Moreover, the Court found unpersuasive Seneca’s presentation of Commerce’s reasoning on three unrelated denials of steel exclusion requests under Section 232 as evidence of a past agency practice that Commerce had contravened in its determination as to Seneca’s requests. The Court found that Commerce’s reasoning as to the objectors in those unrelated denials did not control the outcome in this case. The Court deemed Commerce’s denials of Seneca’s requests consistent with the agency’s own regulations. The Court noted, however, that one seeming error although harmless, should be corrected: this is to clarify the meaning of fields 2.d and 2.f in its form so that the calculation of timeliness does not include double counting the shipping time in its equation. Finally, the Court disagreed with Seneca’s argument that Commerce’s approach, even if in line with Commerce’s own regulations and practice, gives short shrift to course-of-dealing evidence suggesting that the objector will not supply steel. Commerce had stated that it will consider sales correspondence, submitted as evidence, absent additional accompanying information, only if such correspondence occurred within 90 days of the submission of the exclusion request, and the Court found that cutoff to be reasonable. Although Seneca asked for Commerce’s consideration of older course-of-dealing evidence, the Court concluded that nothing compels Commerce to do so.

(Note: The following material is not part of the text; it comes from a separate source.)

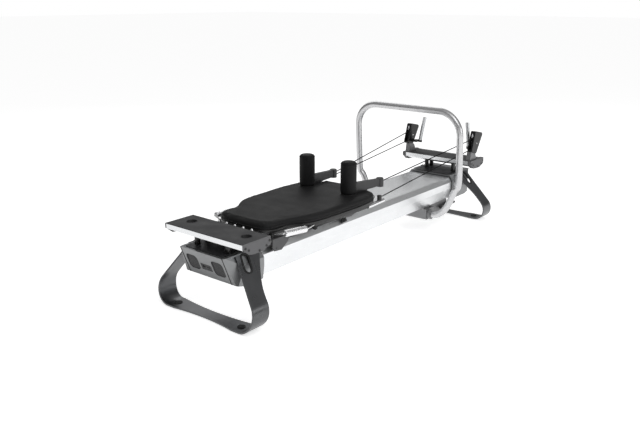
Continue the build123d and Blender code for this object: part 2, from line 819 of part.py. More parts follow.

The Court noted that requesters like Seneca are not without administrative recourse when faced with potentially unreliable domestic producers because a requester can submit an initial request after executing foreign purchase orders, undergo the multistep process outlined above if a domestic objector promises but later fails to supply steel, and receive relief from Commerce that is retroactive to the entries associated with the initial request.